Probablemente, en algún
momento de su carrera profesional, todo docente haya recibido por parte de sus
alumnos la inevitable pregunta de marras. Especialmente aquellos profesores que
imparten asignaturas correspondientes a la rama humanística. No es nada nuevo
que un estudiante, llevado de su impaciencia e ímpetu juveniles y, ajeno su
espíritu, vivaz y efervescente, a las mieles del recogimiento intelectual, se
cuestione la contribución que aporten a su vida práctica el latín o un poema de
Góngora. Lo que ya no es tan habitual es que sea el propio sistema educativo el
que secunde ese sesgo de inmadurez, que en los alumnos siempre hemos aceptado
como algo connatural, pero que resulta alarmante en quienes deben velar por el conocimiento
y el rigor en los planes de estudio. Basta con echar un vistazo a algunos
postulados de la nueva ley educativa o a sus propuestas evaluadoras para
concluir que lo único que les interesa a nuestros legisladores es que los
muchachos se desenvuelvan con éxito y pragmatismo durante el desempeño de su
vida adulta y laboral. O lo que es lo mismo, aunque esto no se diga
explícitamente, que se acoplen al pérfido engranaje del sistema productivo.
Hace unos días, en el telediario, un profesor se jactaba de la utilidad de sus
cursos sobre formación financiera y uno de los adolescentes entrevistados
celebraba que por fin alguien les enseñara cosas de la vida real. Es decir,
ganar dinero. Para este alumno, claro, el latín y Góngora no eran cosas de la
vida real, sino pertenecientes a alguna suerte de dimensión paralela, onírica e
intangible.

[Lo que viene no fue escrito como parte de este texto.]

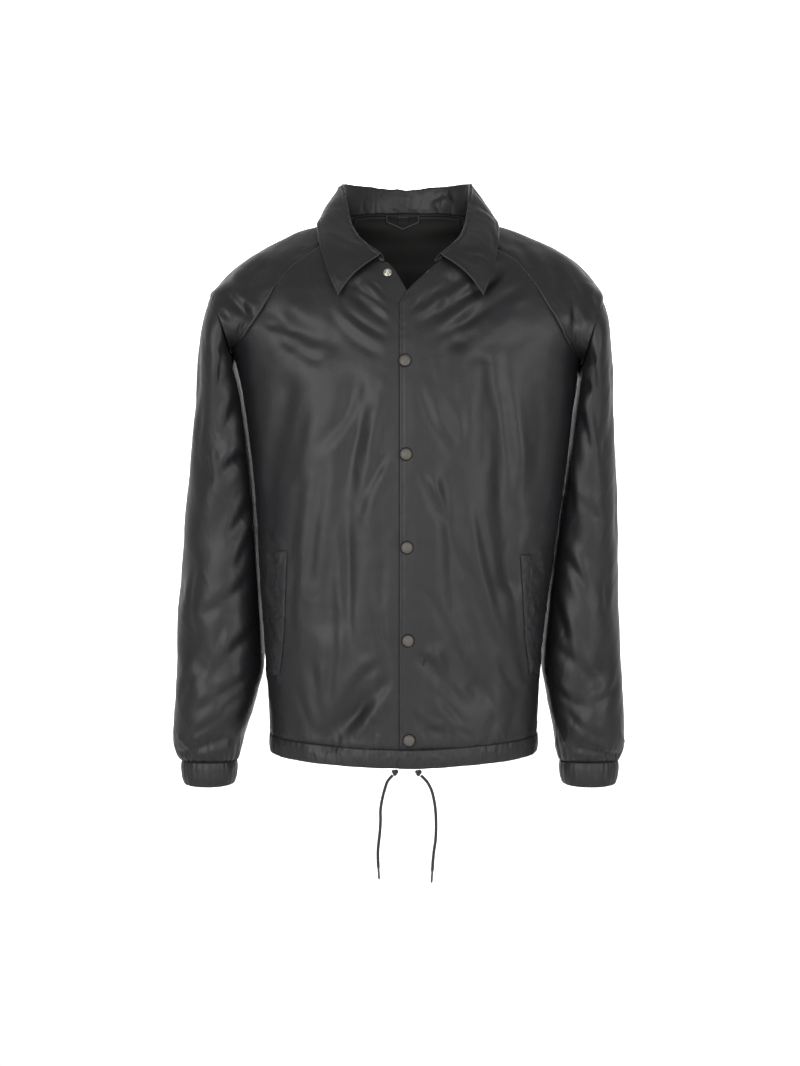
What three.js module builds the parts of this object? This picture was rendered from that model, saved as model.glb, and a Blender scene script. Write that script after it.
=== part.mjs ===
import * as THREE from "three";

// Coach jacket, filled out with no wearer inside it. Millimetres, +Z up, +X to the wearer's left,
// -Y to the front. The origin is in the middle of the neck, level with the tops of the shoulders.
// "right" and "left" in the names are the wearer's. A side is -1 for the right and 1 for the left.

// Cloth
const clothWall = 1.2;
const casingWall = 2.2;
const cuffWall = 2;
const collarWall = 1.4;
const liningWall = 1;
const patchWall = 0.8;
const seamGap = 0.5;
const layerGap = 0.5;

// Body
const sideTurn = 90;
const armpitHeight = { "-1": -178, 1: -193 };
const hemHeight = -694;
const hemFrontDip = 13;
const hemBackDip = 5;
const casingHeight = 25;
const casingPucker = 0.6;
const casingFullness = 0.8;
const casingProud = 0.4;
const casingLap = 3.7;
const overlapEdge = -8;
const underlapEdge = 24;
const overlapLift = clothWall + 0.9;
const overlapReach = 36;
const overlapEase = 24;

// Sleeve and cuff
const armholeHollow = 6;
const ringPower = 2.2;
const armholeOpen = 5;
const yokeHold = 8;
const sleeveClear = 3;
const sleeveShift = { out: 0.25, drop: 0.8 };
const cuffGathers = 26;
const gatherDepth = 1.2;

// Trims
const snapRadius = 7.8;
const snapHeight = 2.6;
const snapHeights = [-193, -311, -428, -545, -671];
const snapStart = -0.4;
const snapDrift = -0.0107;
const studRadius = 5.3;
const cordRadius = 2;
const tipRadius = 1.5;
const knotRadius = 4.4;
const trimGap = 0.5;
const cordGap = 0.3;

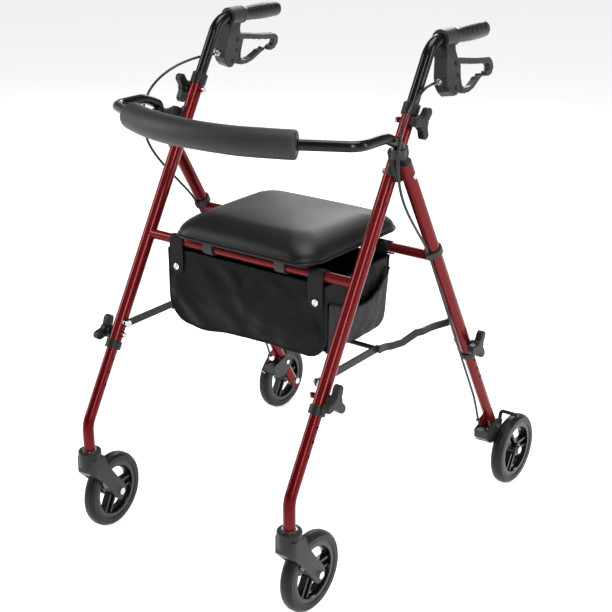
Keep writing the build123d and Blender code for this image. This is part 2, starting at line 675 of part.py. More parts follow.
def lever_faces():
    """The lever's outline and the fingers' opening, in (y, z)."""
    outer = [(101, 927), (122, 926), (181, 917), (227, 912.5), (236, 905), (238, 893), (229, 882)]
    outer += [(216, 879), (196, 883), (187, 880.5), (158, 866), (140, 861.5), (122, 861.5)]
    outer += [(104, 866), (90, 878), (85, 900), (85, 919)]
    hole = [(120.5, 915.5), (176, 907), (221, 902), (226, 897), (225, 891), (217, 888.5)]
    hole += [(205, 889.5), (196, 891.5), (186, 889), (168, 879), (152, 872), (138, 869.5)]
    hole += [(124, 871), (118, 878), (117, 890)]
    face = fillet(make_face(Polyline(*outer, close=True)).vertices(), 3)
    return face, fillet(make_face(Polyline(*hole, close=True)).vertices(), 1.8)


def make_lever():
    """A loop lever: the fingers go through it, and its root turns in the housing."""
    face, hole = lever_faces()
    loops = []
    for half in (LEVER_HALF, LEVER_ROOT_HALF):
        plane = Plane(origin=(FRONT_X - half, 0, 0), x_dir=(0, 1, 0), z_dir=(1, 0, 0))
        loops.append(extrude(plane * (face - hole), amount=2 * half))
    behind = plate_x(FRONT_X - 20, FRONT_X + 20, [(114, 840), (270, 840), (270, 940), (114, 940)])
    lever = (loops[0] & behind) + loops[1]
    for y in (142, 162, 182, 202):
        lever -= bar_x(FRONT_X - 20, FRONT_X + 20, y, 913.5 - (y - 121) * 0.13 - 10, 12)
    y, z = LEVER_PIVOT
    lever -= bar_x(FRONT_X - 20, FRONT_X + 20, y, z, LEVER_BORE_R)
    return lean_out(lever)


save_sides("handle_tube", make_handle_tube())
save_sides("grip", make_grip())
save_sides("brake_housing", make_brake_housing())
save_sides("lever_fittings", make_lever_fittings())
save_sides("brake_lever", make_lever())

# ---------------------------------------------------------------- clamp knobs
KNOB_ARM = 22.5
KNOB_ARM_R = 8.5
KNOB_THICK = 13.0
KNOB_GAP = 2.5
KNOB_HUB = 8.5


def make_knob(tube_x, y, z, turn):
    """A three-armed knob on the outer side of a tube, with its threaded stud."""
    face = tube_x + FRAME_R + KNOB_GAP
    plane = Plane(origin=(face + KNOB_HUB, y, z), x_dir=(0, 1, 0), z_dir=(1, 0, 0))
    outline = Circle(13.5)
    for arm in range(3):
        angle = turn + 120 * arm
        slot = SlotCenterToCenter(KNOB_ARM, 2 * KNOB_ARM_R)
        outline += Rot(0, 0, angle) * Pos(KNOB_ARM / 2, 0) * slot
    star = extrude(plane * outline, amount=KNOB_THICK)
    star = fillet(star.faces().sort_by(Axis.X)[-1].edges(), 3)
    hub = bar_x(face, face + KNOB_HUB + 0.01, y, z, 9.5)
    stud = bar_x(tube_x + INNER_R + 0.4, face + 5, y, z, CLAMP_SCREW_R)
    return star + hub + stud


for side_name, turn in (("right", 45), ("left", 0)):
    knob = make_knob(FRONT_X, front_y(HANDLE_CLAMP_Z), HANDLE_CLAMP_Z, turn)
    save(f"handle_knob_{side_name}", knob if side_name == "right" else mirrored(knob))
save_sides("front_leg_knob", make_knob(FRONT_X, front_y(FRONT_CLAMP_Z), FRONT_CLAMP_Z, 70))
save_sides("rear_leg_knob", make_knob(REAR_X, rear_y(REAR_CLAMP_Z), REAR_CLAMP_Z, 62))

# ---------------------------------------------------------------- front legs and casters
FRONT_LEG_TOP_Z = 500.0
STEM_R = 5.5
FORK_HEAD_R = 22.5
FORK_GAP = TYRE_WIDTH / 2 + 4.5
FORK_ARM = 5.0
FORK_TOP_Z = CASTER_LEG_Z - 4.5
AXLE_R = 4.0


def make_front_leg():
    top = (FRONT_X, front_y(FRONT_LEG_TOP_Z), FRONT_LEG_TOP_Z)
    foot = (FRONT_X, STEM_Y, CASTER_LEG_Z)
    path = FilletPolyline(foot, (FRONT_X, STEM_Y, CASTER_BEND_Z), top, radius=55)
    section = Plane(origin=foot, x_dir=(1, 0, 0), z_dir=(0, 0, 1))
    tube = sweep(section * (Circle(INNER_R) - Circle(INNER_BORE_R)), path=path)
    for step in range(-3, 5):
        z = FRONT_CLAMP_Z - step * HOLE_PITCH * COS
        tube -= bar_x(FRONT_X - 20, FRONT_X + 20, front_y(z), z, CLAMP_SCREW_R + 0.3)
    bush = rod(foot, (FRONT_X, STEM_Y, CASTER_LEG_Z + 30), INNER_BORE_R - 0.02)
    bush += rod((FRONT_X, STEM_Y, CASTER_LEG_Z - 2), (FRONT_X, STEM_Y, CASTER_LEG_Z - 0.01), INNER_R)
    bush -= rod((FRONT_X, STEM_Y, 150), (FRONT_X, STEM_Y, 240), STEM_R + RUNNING_GAP)
    return [tube, bush]


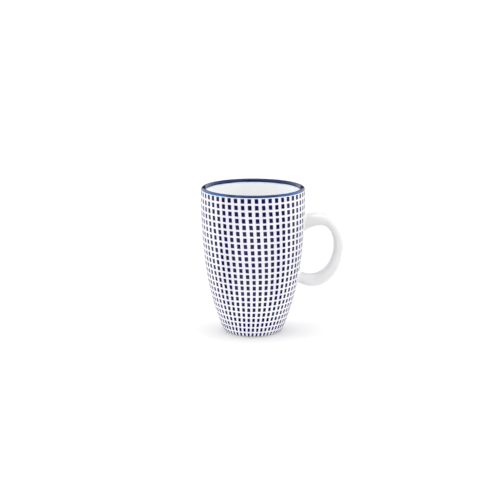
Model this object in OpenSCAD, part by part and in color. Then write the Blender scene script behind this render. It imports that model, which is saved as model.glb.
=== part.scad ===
// Tall stoneware mug: a glazed cup with a ring handle, a cobalt band over the lip and a printed grid of squares.
// The origin is the centre of the flat foot. The handle points along +X and the front of the cup is -Y.

/* [Cup] */
// Height from the table to the top of the lip
cup_h = 121; // [117:1:125]
// Outer radius at the lip
rim_r = 42.5; // [42:0.1:43]
// Radius that the wall's curve is drawn towards at the belly
belly_r = 43.4; // [42.5:0.1:44.5]
// Height of that belly point
belly_z = 46.3; // [43:0.1:50]
// Radius that the wall's curve is drawn towards above the heel
waist_r = 31.3; // [30:0.1:32]
// Height of that waist point
waist_z = 20.1; // [17:0.1:23]
// Radius at which the wall leaves the rounded heel
heel_r = 25.9; // [25:0.1:26.5]
// Height at which the wall leaves the rounded heel
heel_z = 5; // [4.5:0.1:6]
// Wall thickness, both glazes included
wall_t = 4; // [3.5:0.1:4.5]
// Height of the floor inside the cup
floor_z = 6.5; // [6:0.1:8]
// Height at which the inside wall starts to round into the floor
bowl_z = 18; // [16:0.5:22]

/* [Foot] */
// Outer radius of the flat foot, glaze included
foot_r = 22.7; // [22:0.1:23.5]
// Radius of the recess under the cup
recess_r = 18.5; // [17:0.1:19.5]
// Depth of that recess
recess_h = 2; // [1.5:0.1:3]
// Height of the bare clay above the table
bare_h = 0.6; // [0.4:0.05:0.7]

/* [Glaze] */
// Thickness of the glaze
glaze_t = 0.35; // [0.2:0.05:0.5]
// How far the cobalt band comes down outside the lip
band_outside = 1.7; // [1.2:0.1:1.9]
// How far the cobalt band comes down inside the lip
band_inside = 2.7; // [2.2:0.1:4]

/* [Handle] */
// Height at which the handle's centreline leaves the wall
upper_root_z = 91.3; // [89:0.1:94]
// Height at which the centreline comes back to the wall
lower_root_z = 46.1; // [44:0.1:49]
// Distance of the centreline's outermost point from the cup's axis
grip_x = 70.6; // [67:0.1:73]
// Height of that outermost point
grip_z = 72.6; // [70:0.1:75]
// Distance from the axis of the point that draws the upper branch outwards
crest_x = 67.4; // [64:0.1:69]
// Height of that point
crest_z = 102.1; // [99:0.1:105]
// Distance from the axis of the point that draws the lower branch outwards
keel_x = 57.1; // [54:0.1:60]
// Height of that point
keel_z = 34.8; // [32:0.1:38]
// Thickness of the handle where its upper branch leaves the wall
upper_root_t = 12.6; // [11:0.1:13.5]
// Thickness of the handle at its outermost point
grip_t = 8.8; // [8:0.1:10]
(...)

El descrédito del conocimiento y de la curiosidad per se es el mismo que está detrás del
aprendizaje por ámbitos o de la paulatina pérdida de profesores especialistas
en su materia. Hace solo unos días, conocíamos la noticia de que a partir del
próximo curso, los periodistas podrán impartir clases de Lengua y Literatura en
Secundaria. A mí, que soy licenciado en Filología Hispánica, nunca se me
ocurriría dar lecciones a nadie sobre Periodismo, pero cualquiera –también los
maestros de Primaria y profesores de las llamadas asignaturas afines– podrán
dar mejor que yo la Historia de la Literatura Medieval, por ejemplo. Pero el
debate es baladí. Porque tampoco es importante si se da o no Literatura
Medieval. El Arcipreste de Hita no factura.
La tiranía de la inmediatez y
del rédito instantáneo, el imperio de la felicidad cómoda y a toda costa, el
desprestigio del sacrificio, han arrumbado el conocimiento a la buhardilla de
los trastos viejos. Pero hoy existen más casos de trastornos por depresión que
nunca. Nuccio Ordine lo explica maravillosamente en su ensayo La utilidad de lo inútil: «si
renunciamos a la fuerza generadora de lo inútil, si escuchamos únicamente el
mortífero canto de sirenas que nos impele a perseguir el beneficio, sólo
seremos capaces de producir una colectividad enferma y sin memoria que,
extraviada, acabará por perder el sentido de sí misma y de la vida. Y en ese
momento, cuando la desertificación del espíritu nos haya ya agostado, será en
verdad difícil imaginar que el ignorante homo
sapiens pueda desempeñar todavía un papel en la tarea de hacer más humana
la humanidad».
¿Saben? A mí, que soy puro
lego en formación financiera, también me escuece no saber por qué Christine
Lagarde se empeña en subir los tipos de interés para bajar la inflación ni en
qué beneficia eso al ciudadano a quien, además de hacerle pagar los alimentos a
precio de oro, le suben también la hipoteca. Pero nunca me voy a tirar desde un
rascacielos de Wall Street, como hacían en el 29. Con mis libros seré un
hipotecado feliz. Y en cualquier caso, si hay que suicidarse, joder, un poco de
clase. Háganlo en las aguas del río Ouse o en el de la playa de la Perla, por
caminos de algas y de coral, dormidos y vestidos de mar.